Biden’s strict review of merger applications leads to PE deal delays, attorneys say

The administration has talked about taking a tougher approach to private equity deals, especially those focused on healthcare.

The Biden Administration has implemented a tighter review of filings that firms must submit before the completion of a merger, resulting in increased delays and costs for private equity managers and potential portfolio companies, according to two attorneys.

Under the Hart-Scott-Rodino Act, mergers and similar transactions over a certain size threshold must submit an HSR filing to both the Federal Trade Commission and Department of Justice. The agencies then consider if the pending deal may unduly harm competition, according to a primer from Thomson Reuters. Either agency then has 30 days to notify parties to a deal of antitrust concerns. A second request notification within the 30-day period will trigger an investigation.

“The simplest way to put it is that under this administration, the hard deals are still hard, and they always were hard where there were obvious competitive issues. But deals that before would be considered easier are getting calls from either agency before the 30 days,” according to Andrew Lacy, a partner at law firm Goodwin.

The Biden Administration increased the number of questions and concerns it has when reviewing HSR filings, especially ones focused on healthcare, according to Lacy.

“Now, more than ever, we are seeing the agencies have more questions over what were previously considered somewhat minor issues. And we’re seeing more second request investigations, which are long, drawn-out, and burdensome,” Lacy told Buyouts. These investigations can last between three months and one year, according to the attorneys.

Typically, a firm will either ask for an extension or will withdraw their first HSR filing if either agency raises an issue to avoid facing a second request and following investigation, the attorneys said.

Diana Moss, president of the American Antitrust Institute, said her organization has also heard reports of more second requests made by the administration.

“This ‘closer look’ is in keeping with the administration’s needed, stronger stance on antitrust and especially merger enforcement,” Moss said.

In a January speech, Jonathan Kanter, the assistant attorney general for the DOJ’s antitrust division, said a record 3,500-plus HSR notifications were filed in the 2021 fiscal year.

In his remarks, Kanter said his office would take a stricter approach when weighing whether a possible merger would harm competition and hurt customers, citing research that this type of consolidation has led to less competition.

The administration’s strict review of HSR filings could delay dealmaking, the attorneys said.

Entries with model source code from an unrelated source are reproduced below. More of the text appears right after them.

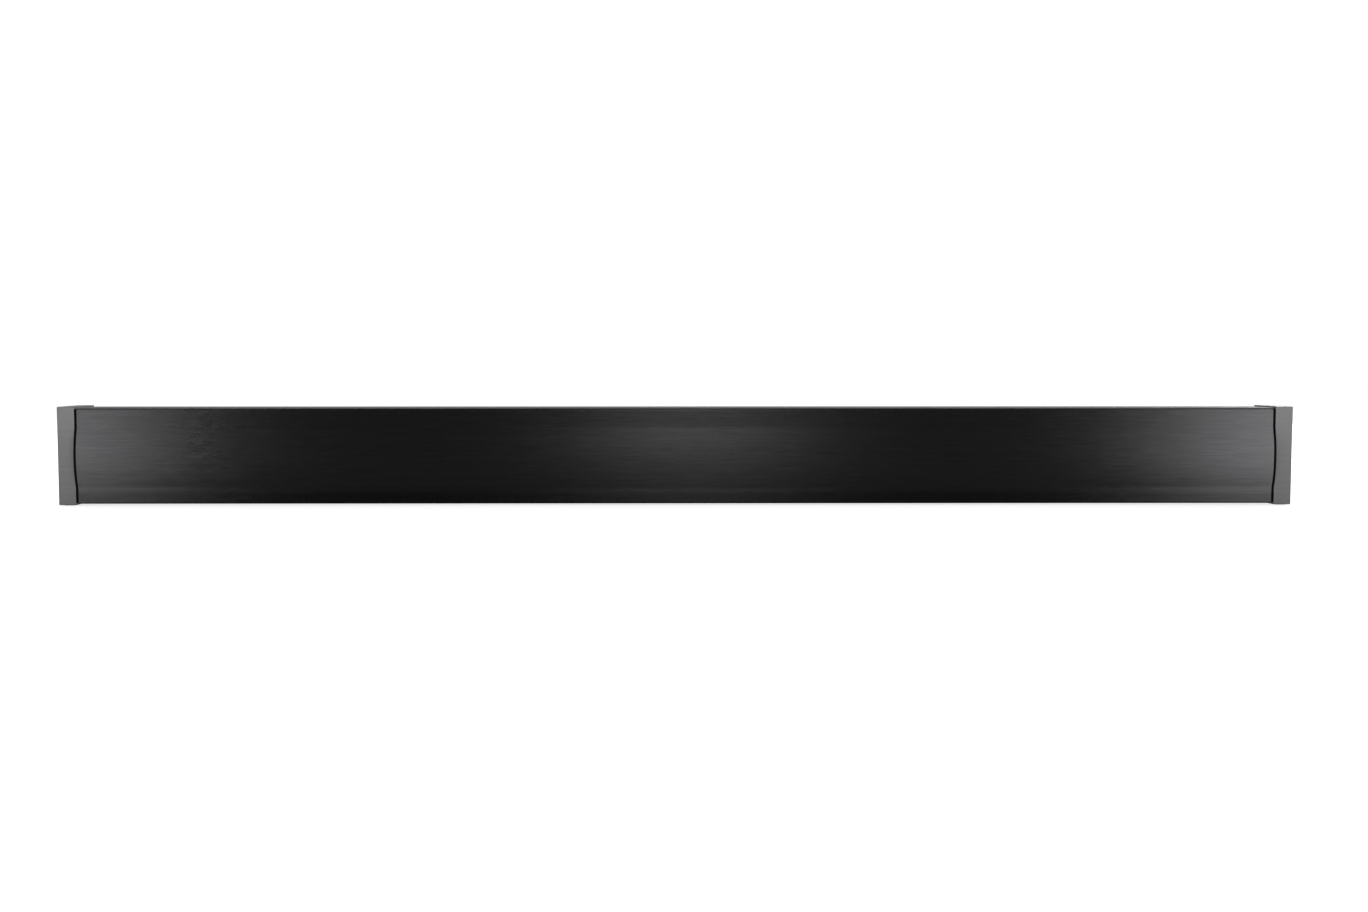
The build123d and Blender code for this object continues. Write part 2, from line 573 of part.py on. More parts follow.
for number, x in enumerate(WOOFER_X, 1):
    with BuildPart() as basket:
        with BuildSketch(facing_front(x, BAFFLE_FRONT, DRIVER_Z)):
            RectangleRounded(WOOFER_FRAME, WOOFER_FRAME, WOOFER_CORNER_RADIUS)
            Circle(BASKET_MOUTH, mode=Mode.SUBTRACT)
            with GridLocations(WOOFER_HOLE_PITCH, WOOFER_HOLE_PITCH, 2, 2):
                Circle(SCREW_CLEARANCE, mode=Mode.SUBTRACT)
        extrude(amount=FLANGE_THICKNESS)
        turn(
            x,
            (
                (25.2, BAFFLE_FRONT),
                (20.6, -5.5),
                (18.7, -5.5),
                (18.7, PLATE_FRONT),
                (11.5, PLATE_FRONT),
                (11.5, PLATE_FRONT - 1.2),
                (17.5, PLATE_FRONT - 1.2),
                (17.5, SPIDER_Y + CLOTH / 2),
                (19.6, SPIDER_Y + CLOTH / 2),
                (BASKET_MOUTH, BAFFLE_FRONT),
            ),
        )
        # eight windows between the spokes
        with BuildSketch(facing_front(x, -9, DRIVER_Z)):
            Circle(27)
            Circle(19, mode=Mode.SUBTRACT)
            with PolarLocations(0, 4):
                Rectangle(2 * 27, 6, mode=Mode.SUBTRACT)
                Rectangle(2 * 27, 4, rotation=45, mode=Mode.SUBTRACT)
        extrude(amount=8, mode=Mode.SUBTRACT)
        # terminal tab
        with BuildSketch(facing_front(x, -5.5, DRIVER_Z + 23)):
            Rectangle(9, 8.5)
        extrude(amount=1.2)
    save(basket, f"woofer_{number}_basket")

    with BuildPart() as motor:
        turn(
            x,
            ring(PLATE_BORE, 20, PLATE_FRONT + GLUE_GAP, MAGNET_FRONT),
            ring(12.5, 22, MAGNET_FRONT + GLUE_GAP, MAGNET_BACK),
            (
                (0, PLATE_FRONT - 0.5),
                (POLE_RADIUS, PLATE_FRONT - 0.5),
                (POLE_RADIUS, MAGNET_BACK + GLUE_GAP),
                (20, MAGNET_BACK + GLUE_GAP),
                (20, YOKE_BACK),
                (0, YOKE_BACK),
            ),
        )
    save(motor, f"woofer_{number}_motor")

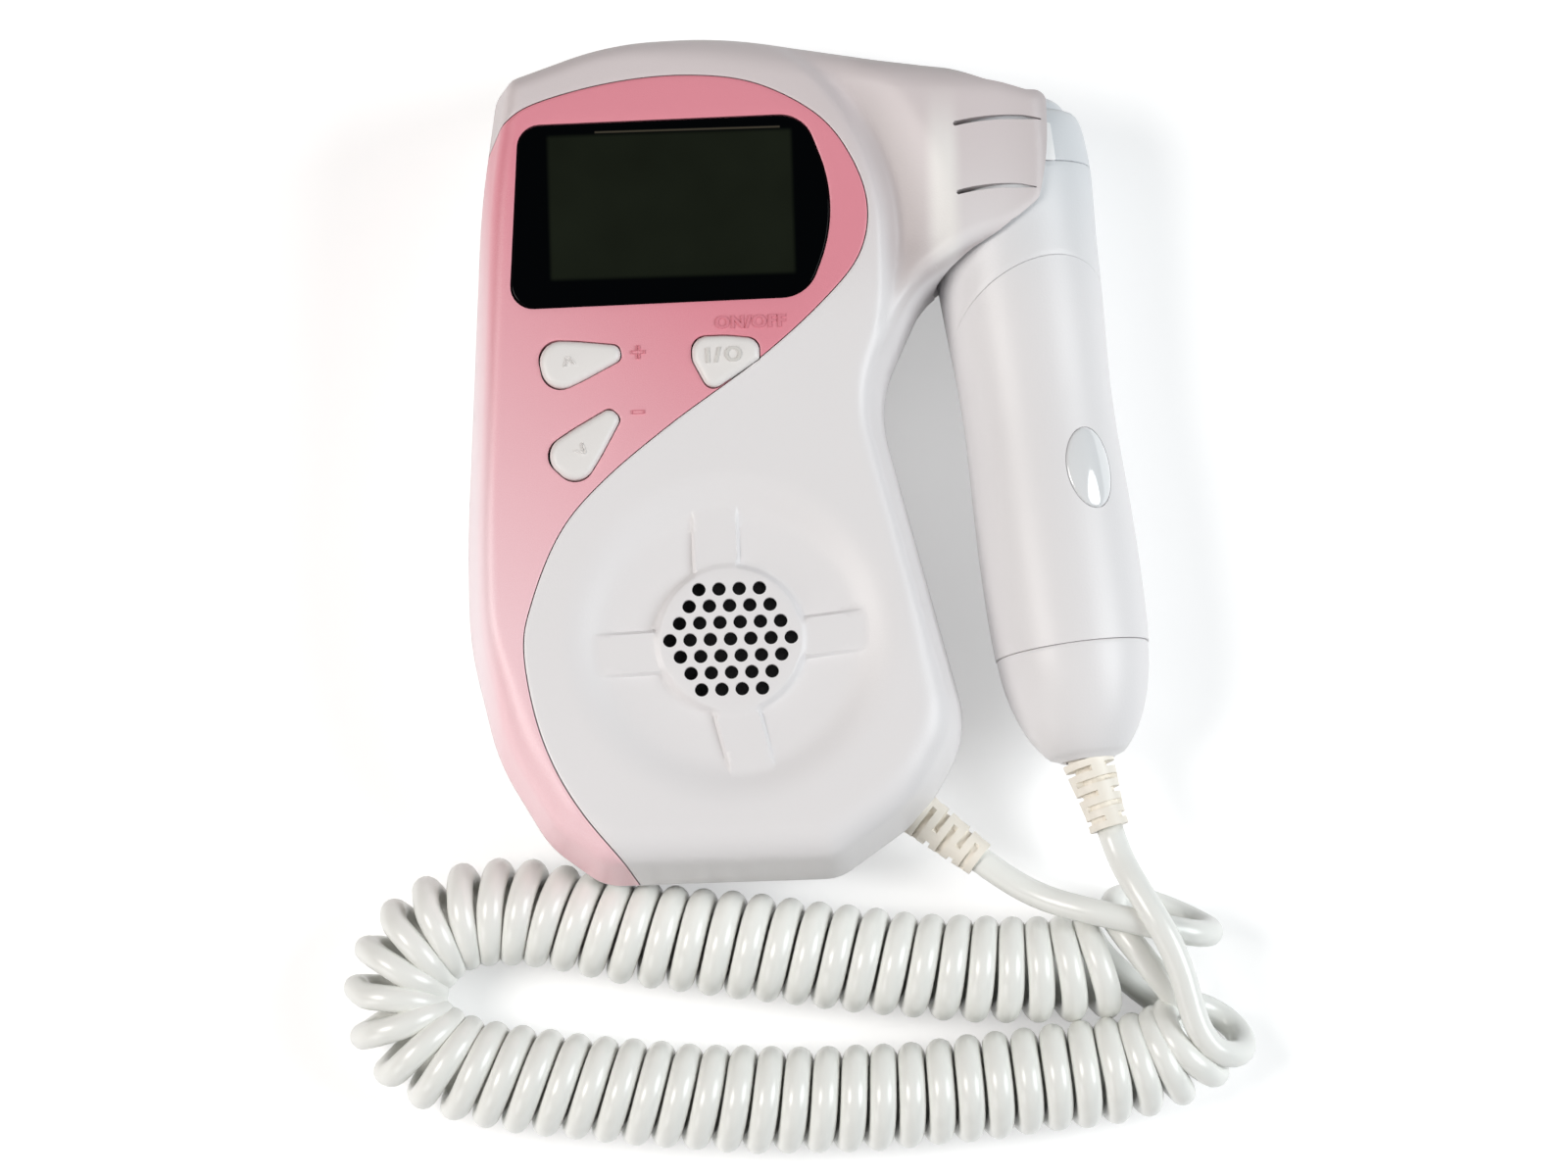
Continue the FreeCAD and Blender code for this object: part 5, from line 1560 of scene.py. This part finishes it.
def words(text, cap, spacing, bold):
    """Letters of Blender's own font, with the height of a capital in millimetres."""
    data = bpy.data.curves.new(text, "FONT")
    data.body = text
    data.size = cap / 0.72 * MM
    data.align_x = "CENTER"
    data.align_y = "CENTER"
    data.resolution_u = 6
    data.space_character = spacing
    data.offset = bold * MM
    return data


def strokes(corners):
    """A flat closed shape from its corners in millimetres."""
    data = bpy.data.curves.new("strokes", "CURVE")
    data.dimensions = "2D"
    spline = data.splines.new("POLY")
    spline.points.add(len(corners) - 1)
    for point, (x, y) in zip(spline.points, corners):
        point.co = (x * MM, y * MM, 0, 1)
    spline.use_cyclic_u = True
    return data


PLUS = [(-1.1, -0.24), (-0.24, -0.24), (-0.24, -1.1), (0.24, -1.1), (0.24, -0.24), (1.1, -0.24),
        (1.1, 0.24), (0.24, 0.24), (0.24, 1.1), (-0.24, 1.1), (-0.24, 0.24), (-1.1, 0.24)]
MINUS = [(-1.0, -0.26), (1.0, -0.26), (1.0, 0.26), (-1.0, 0.26)]
CHEVRON = [(-1.0, -0.75), (-0.6, -0.75), (0.0, 0.3), (0.6, -0.75), (1.0, -0.75), (0.22, 0.75),
           (-0.22, 0.75)]
KEY_TOP = 34.8
on_off, power_mark = words("ON/OFF", 2.1, 1.15, 0.03), words("I/O", 2.5, 1.4, 0.04)
# The deeper colour of these marks is painted shade.
raised("mark_on_off", on_off, (-8.4, 20.45), 0, FACE_Z, "mark_pink_shaded", "monitor", 0.14)
raised("mark_plus", strokes(PLUS), (-27.25, 15.95), 0, FACE_Z, "mark_pink_shaded", "monitor", 0.14)
raised("mark_minus", strokes(MINUS), (-27.5, 5.85), 0, FACE_Z, "mark_pink_shaded", "monitor", 0.14)
raised("mark_power", power_mark, (-13.0, 14.85), 2, KEY_TOP, "mark_grey_shaded", "power", 0.1, 0.05)
raised("mark_up", strokes(CHEVRON), (-38.8, 14.7), 12, KEY_TOP, "key_white", "volume_up", 0.08, 0.05)
raised("mark_down", strokes(CHEVRON), (-37.0, -0.4), 225, KEY_TOP, "key_white", "volume_down", 0.08, 0.05)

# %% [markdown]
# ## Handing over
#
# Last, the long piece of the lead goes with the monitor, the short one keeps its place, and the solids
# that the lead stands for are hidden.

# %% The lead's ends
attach(lead_from_monitor, "monitor")
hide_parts("cord_lead_monitor", "cord_coil")
mm(*MONITOR_ROUTE[0])
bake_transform(lead_to_probe)
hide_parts("cord_lead_probe")
print("the lead's pieces meet at", [round(v, 1) for v in middle])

“On the front end, this can hold up dealmaking activity throughout the approval process. This makes it harder for private equity dollars to get to those companies,” said Chris Wilson, another partner at Goodwin.

Wilson said the administration has particularly focused on healthcare deals in its HSR reviews, noting that the White House issued a fact sheet in February outlining its concerns about nursing homes owned by private equity managers.

In its fact sheet, the White House cited studies alleging that private equity-owned nursing homes have higher rates of preventable injuries and hospitalizations, excessive mortality rates and covid-19 infections.

“The ongoing rhetoric says private equity firms may hollow out productive assets and make them less competitive. That’s not something in my years of experience that I see as a goal of a private equity investment. In my experience, these deals are intended to find ways to make companies more competitive,” said Wilson.

Update: This report has been updated to clarify attribution on some quotes throughout the story.